* **Information given**
============================================================

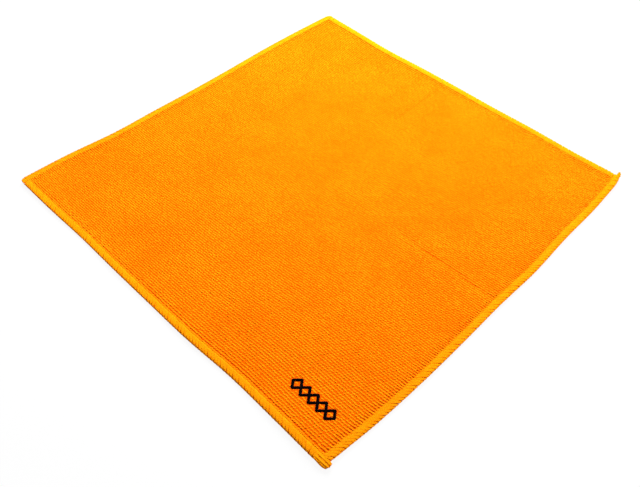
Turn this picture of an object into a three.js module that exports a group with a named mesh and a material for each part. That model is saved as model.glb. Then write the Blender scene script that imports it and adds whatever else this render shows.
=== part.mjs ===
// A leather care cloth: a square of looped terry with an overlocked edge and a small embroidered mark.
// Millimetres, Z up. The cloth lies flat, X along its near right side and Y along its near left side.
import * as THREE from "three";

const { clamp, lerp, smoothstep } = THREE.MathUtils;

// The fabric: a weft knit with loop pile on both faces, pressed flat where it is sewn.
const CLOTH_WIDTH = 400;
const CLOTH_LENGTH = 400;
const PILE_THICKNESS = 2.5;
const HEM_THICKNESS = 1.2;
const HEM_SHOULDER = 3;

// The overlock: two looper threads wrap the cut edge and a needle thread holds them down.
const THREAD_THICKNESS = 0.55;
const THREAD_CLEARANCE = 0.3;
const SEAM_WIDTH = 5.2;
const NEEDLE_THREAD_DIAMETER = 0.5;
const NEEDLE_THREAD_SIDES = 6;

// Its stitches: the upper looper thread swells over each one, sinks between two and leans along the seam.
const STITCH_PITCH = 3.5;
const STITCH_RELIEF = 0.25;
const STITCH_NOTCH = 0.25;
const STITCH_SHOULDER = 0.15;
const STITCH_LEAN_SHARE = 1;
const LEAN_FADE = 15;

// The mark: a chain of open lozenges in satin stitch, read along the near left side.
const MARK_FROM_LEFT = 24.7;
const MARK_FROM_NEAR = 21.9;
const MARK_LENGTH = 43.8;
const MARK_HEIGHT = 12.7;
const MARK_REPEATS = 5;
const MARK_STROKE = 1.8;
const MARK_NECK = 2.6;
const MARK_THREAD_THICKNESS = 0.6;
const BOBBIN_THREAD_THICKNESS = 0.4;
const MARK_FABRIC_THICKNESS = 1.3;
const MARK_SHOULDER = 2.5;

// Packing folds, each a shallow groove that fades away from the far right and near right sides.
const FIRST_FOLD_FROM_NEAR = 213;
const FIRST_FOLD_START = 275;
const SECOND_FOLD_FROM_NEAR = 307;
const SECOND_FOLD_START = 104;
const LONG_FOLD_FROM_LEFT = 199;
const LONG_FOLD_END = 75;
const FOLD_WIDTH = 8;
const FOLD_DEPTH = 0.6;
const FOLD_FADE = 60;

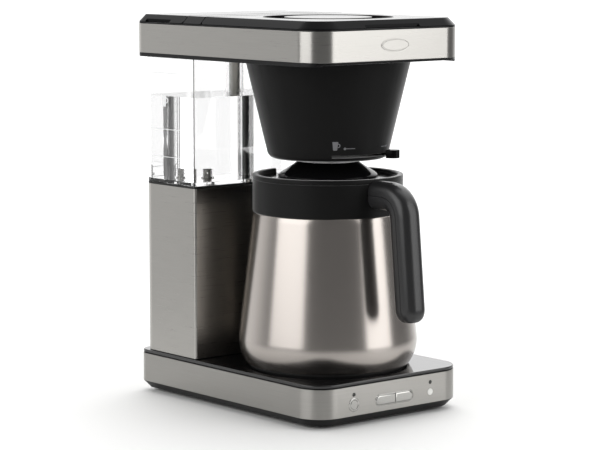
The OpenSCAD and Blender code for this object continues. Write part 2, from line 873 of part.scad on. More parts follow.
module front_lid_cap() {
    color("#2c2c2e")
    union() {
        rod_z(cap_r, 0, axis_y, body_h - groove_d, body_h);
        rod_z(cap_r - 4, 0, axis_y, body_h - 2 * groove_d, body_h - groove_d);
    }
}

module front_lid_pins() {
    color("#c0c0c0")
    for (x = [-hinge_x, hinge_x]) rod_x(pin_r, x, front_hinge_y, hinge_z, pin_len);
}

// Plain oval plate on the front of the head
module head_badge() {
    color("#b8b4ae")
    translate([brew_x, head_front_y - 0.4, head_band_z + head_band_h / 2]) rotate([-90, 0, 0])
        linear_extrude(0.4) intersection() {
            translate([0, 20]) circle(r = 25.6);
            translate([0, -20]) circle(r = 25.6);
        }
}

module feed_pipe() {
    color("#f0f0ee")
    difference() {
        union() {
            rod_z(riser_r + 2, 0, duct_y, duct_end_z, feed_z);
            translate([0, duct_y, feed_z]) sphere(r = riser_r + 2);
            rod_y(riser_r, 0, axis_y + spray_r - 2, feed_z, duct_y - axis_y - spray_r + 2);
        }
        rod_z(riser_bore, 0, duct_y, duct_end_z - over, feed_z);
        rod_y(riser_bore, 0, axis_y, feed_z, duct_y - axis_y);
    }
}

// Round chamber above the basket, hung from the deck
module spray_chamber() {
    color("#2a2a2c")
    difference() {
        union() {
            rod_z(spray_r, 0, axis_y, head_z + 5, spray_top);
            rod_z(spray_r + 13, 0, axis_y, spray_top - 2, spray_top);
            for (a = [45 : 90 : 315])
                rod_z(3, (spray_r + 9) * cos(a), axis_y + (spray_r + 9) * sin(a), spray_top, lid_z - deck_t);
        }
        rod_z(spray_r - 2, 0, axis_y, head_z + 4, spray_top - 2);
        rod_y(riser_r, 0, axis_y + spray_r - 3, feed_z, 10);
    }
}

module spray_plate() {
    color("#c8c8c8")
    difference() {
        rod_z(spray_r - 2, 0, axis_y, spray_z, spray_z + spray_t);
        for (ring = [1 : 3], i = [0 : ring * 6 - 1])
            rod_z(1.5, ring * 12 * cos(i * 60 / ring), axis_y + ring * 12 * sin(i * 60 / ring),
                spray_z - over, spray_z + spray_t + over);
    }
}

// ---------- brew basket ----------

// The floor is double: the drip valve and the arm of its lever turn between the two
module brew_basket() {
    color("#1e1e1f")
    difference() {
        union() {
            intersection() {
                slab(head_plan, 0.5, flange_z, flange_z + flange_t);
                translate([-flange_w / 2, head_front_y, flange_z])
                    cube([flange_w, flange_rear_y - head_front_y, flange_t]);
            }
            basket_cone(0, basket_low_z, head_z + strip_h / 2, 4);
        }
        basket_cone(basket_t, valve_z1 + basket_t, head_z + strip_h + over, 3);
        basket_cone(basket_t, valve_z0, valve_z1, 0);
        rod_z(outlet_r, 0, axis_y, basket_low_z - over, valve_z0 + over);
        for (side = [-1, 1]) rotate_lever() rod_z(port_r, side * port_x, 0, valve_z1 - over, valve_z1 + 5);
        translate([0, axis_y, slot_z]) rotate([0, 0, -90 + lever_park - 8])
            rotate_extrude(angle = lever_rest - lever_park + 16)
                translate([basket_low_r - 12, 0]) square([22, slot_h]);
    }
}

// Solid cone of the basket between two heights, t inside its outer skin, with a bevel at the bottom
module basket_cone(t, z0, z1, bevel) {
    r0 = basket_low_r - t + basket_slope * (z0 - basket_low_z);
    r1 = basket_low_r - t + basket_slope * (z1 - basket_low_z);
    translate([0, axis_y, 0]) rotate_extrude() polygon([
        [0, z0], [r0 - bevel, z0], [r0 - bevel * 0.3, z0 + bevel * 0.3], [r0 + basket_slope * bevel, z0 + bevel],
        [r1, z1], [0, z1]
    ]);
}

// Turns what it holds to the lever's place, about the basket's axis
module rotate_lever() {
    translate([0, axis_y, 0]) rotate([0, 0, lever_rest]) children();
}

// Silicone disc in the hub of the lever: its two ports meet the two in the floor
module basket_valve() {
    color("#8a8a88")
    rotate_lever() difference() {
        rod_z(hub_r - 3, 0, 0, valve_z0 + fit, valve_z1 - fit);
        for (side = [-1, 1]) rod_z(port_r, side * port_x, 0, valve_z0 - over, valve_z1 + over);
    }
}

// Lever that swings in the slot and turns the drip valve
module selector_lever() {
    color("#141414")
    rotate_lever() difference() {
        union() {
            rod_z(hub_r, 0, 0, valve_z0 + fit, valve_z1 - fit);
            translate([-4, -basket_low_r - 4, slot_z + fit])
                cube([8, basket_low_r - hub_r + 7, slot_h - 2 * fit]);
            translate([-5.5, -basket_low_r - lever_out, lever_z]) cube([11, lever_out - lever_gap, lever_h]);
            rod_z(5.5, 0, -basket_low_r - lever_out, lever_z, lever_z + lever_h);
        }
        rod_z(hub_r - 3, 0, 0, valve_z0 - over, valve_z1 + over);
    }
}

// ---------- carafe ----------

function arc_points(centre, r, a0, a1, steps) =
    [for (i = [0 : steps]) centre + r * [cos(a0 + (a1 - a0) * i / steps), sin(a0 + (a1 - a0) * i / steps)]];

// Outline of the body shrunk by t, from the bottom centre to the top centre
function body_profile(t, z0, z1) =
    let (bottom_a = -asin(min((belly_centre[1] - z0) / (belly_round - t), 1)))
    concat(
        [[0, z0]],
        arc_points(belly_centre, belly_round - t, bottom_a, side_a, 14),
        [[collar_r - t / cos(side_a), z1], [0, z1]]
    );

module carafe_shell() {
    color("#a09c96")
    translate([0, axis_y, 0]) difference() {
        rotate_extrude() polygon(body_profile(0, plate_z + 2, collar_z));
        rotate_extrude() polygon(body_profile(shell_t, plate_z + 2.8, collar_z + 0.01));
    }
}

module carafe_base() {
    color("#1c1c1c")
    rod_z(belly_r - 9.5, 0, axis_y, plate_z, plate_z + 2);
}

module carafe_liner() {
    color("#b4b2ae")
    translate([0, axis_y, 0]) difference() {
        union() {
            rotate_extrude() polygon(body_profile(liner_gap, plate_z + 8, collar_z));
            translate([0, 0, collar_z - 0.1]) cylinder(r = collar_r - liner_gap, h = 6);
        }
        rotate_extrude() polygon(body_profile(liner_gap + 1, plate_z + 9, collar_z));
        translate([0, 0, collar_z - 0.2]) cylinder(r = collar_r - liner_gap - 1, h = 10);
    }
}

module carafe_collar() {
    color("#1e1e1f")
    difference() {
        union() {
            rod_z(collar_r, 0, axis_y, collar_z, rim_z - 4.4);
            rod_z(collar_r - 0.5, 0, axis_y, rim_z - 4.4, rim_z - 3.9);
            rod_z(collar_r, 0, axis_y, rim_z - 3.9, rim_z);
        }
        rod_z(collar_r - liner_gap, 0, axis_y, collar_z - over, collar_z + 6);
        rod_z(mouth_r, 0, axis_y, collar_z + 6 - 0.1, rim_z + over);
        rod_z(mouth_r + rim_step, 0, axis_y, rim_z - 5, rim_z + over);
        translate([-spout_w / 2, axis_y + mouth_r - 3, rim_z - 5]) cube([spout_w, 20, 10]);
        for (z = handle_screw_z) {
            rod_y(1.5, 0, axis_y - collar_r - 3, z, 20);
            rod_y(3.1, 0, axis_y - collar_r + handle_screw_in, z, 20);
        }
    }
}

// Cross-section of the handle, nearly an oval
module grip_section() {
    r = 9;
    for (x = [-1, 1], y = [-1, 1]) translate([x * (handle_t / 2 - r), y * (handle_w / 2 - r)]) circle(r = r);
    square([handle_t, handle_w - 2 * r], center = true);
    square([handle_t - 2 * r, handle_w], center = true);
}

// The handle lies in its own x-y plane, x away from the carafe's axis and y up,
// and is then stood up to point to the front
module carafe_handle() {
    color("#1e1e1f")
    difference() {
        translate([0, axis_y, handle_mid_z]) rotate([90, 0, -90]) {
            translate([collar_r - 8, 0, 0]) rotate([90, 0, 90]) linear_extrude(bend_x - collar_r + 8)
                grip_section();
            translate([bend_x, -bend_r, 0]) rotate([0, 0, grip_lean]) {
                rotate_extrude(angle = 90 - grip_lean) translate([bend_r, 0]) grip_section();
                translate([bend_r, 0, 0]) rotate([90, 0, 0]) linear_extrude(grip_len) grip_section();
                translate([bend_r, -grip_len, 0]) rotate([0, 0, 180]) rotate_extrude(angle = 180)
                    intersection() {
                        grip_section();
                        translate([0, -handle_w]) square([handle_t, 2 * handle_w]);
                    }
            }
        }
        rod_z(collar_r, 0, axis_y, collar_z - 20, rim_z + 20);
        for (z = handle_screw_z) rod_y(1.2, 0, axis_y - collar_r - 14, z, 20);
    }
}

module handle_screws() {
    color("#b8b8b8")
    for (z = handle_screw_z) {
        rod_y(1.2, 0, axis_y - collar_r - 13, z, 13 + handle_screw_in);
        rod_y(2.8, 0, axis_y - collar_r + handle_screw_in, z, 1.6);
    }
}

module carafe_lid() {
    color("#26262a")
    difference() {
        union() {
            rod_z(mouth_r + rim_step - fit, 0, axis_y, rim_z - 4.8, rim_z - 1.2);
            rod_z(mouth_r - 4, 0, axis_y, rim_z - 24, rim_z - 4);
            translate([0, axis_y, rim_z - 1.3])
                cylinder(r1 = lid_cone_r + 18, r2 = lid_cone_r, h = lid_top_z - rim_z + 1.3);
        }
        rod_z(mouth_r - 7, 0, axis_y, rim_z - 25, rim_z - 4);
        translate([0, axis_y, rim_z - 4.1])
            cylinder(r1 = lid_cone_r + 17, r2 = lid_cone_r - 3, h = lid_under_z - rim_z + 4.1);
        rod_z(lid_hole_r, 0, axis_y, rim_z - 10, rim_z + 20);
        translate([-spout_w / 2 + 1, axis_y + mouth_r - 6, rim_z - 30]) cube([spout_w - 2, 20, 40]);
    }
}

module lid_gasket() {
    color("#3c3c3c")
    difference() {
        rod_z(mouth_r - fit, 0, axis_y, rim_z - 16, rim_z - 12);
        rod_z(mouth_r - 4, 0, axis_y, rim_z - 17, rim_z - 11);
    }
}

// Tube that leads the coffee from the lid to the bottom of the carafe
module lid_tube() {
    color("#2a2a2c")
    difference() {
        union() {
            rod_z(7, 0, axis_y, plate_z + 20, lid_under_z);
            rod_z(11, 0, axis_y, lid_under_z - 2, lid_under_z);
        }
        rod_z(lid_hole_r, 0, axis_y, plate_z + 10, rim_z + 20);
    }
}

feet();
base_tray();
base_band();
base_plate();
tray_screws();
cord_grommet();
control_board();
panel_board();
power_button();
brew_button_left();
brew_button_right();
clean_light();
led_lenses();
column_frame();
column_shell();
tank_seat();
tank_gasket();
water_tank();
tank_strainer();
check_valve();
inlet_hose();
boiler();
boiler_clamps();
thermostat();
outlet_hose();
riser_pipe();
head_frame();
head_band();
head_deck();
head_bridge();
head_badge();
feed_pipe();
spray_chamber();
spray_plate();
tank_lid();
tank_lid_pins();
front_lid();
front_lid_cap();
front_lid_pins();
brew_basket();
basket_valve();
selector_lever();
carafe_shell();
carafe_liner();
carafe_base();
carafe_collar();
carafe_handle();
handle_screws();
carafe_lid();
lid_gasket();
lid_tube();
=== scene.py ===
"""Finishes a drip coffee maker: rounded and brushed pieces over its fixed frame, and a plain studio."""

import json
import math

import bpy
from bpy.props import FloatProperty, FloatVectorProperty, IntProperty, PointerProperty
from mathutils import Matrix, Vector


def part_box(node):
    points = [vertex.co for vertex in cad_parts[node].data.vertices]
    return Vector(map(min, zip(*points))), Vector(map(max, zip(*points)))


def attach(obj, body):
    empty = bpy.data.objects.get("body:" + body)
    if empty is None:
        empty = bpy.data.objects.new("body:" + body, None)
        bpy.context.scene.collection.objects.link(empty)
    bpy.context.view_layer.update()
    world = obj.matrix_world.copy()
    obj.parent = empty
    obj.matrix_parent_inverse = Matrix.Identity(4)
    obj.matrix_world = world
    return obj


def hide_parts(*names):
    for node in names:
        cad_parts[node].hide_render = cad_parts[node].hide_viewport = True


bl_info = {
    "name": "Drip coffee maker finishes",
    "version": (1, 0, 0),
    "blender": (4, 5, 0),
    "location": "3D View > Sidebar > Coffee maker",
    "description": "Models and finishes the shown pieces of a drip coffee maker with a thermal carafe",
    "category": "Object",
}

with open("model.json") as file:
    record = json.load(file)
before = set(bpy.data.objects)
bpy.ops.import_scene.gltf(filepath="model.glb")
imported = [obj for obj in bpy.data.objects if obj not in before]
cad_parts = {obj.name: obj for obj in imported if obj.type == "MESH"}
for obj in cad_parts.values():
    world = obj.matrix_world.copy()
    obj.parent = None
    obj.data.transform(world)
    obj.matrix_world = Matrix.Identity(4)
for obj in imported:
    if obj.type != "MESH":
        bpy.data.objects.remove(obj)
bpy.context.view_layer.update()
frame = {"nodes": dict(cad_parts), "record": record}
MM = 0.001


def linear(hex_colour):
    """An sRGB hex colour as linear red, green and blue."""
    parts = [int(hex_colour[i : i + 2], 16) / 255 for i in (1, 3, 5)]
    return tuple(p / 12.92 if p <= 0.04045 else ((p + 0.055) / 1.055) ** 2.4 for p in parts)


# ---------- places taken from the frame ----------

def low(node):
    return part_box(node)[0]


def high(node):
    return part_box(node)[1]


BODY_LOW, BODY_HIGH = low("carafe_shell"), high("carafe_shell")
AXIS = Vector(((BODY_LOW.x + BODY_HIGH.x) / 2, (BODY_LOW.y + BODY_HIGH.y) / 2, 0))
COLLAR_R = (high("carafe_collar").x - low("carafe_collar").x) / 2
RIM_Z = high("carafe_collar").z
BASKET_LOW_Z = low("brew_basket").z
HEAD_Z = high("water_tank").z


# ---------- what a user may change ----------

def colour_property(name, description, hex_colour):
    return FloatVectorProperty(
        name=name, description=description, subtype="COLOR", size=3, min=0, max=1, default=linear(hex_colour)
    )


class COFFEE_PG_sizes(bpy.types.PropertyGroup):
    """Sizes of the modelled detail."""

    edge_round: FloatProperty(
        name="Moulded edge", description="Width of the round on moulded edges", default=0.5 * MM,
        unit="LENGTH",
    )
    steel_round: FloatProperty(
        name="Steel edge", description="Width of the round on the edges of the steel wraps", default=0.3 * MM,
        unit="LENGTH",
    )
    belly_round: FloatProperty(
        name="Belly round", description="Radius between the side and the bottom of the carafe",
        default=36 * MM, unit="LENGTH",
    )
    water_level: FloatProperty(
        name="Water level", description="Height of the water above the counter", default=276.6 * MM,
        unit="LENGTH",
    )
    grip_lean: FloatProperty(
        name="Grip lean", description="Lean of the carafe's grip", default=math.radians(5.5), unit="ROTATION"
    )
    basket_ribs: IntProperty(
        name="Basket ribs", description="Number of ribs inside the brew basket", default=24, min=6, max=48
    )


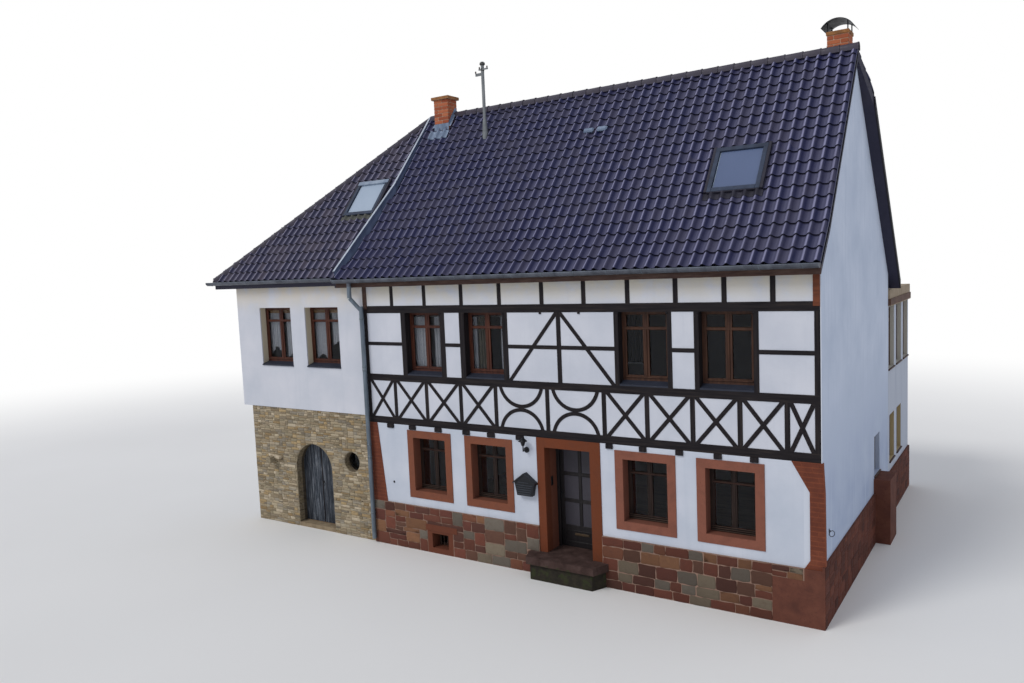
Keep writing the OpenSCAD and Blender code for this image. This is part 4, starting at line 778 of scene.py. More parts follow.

============================================================

* **Task instructions**
Which lines above run from the one containing "before = set(bpy.data.objects)" down to the one containing "return part_box(node)[1]"? Repeat exactly those, both ends included, and nothing else.

* **Response for this exercise**
before = set(bpy.data.objects)
bpy.ops.import_scene.gltf(filepath="model.glb")
imported = [obj for obj in bpy.data.objects if obj not in before]
cad_parts = {obj.name: obj for obj in imported if obj.type == "MESH"}
for obj in cad_parts.values():
    world = obj.matrix_world.copy()
    obj.parent = None
    obj.data.transform(world)
    obj.matrix_world = Matrix.Identity(4)
for obj in imported:
    if obj.type != "MESH":
        bpy.data.objects.remove(obj)
bpy.context.view_layer.update()
frame = {"nodes": dict(cad_parts), "record": record}
MM = 0.001


def linear(hex_colour):
    """An sRGB hex colour as linear red, green and blue."""
    parts = [int(hex_colour[i : i + 2], 16) / 255 for i in (1, 3, 5)]
    return tuple(p / 12.92 if p <= 0.04045 else ((p + 0.055) / 1.055) ** 2.4 for p in parts)


# ---------- places taken from the frame ----------

def low(node):
    return part_box(node)[0]


def high(node):
    return part_box(node)[1]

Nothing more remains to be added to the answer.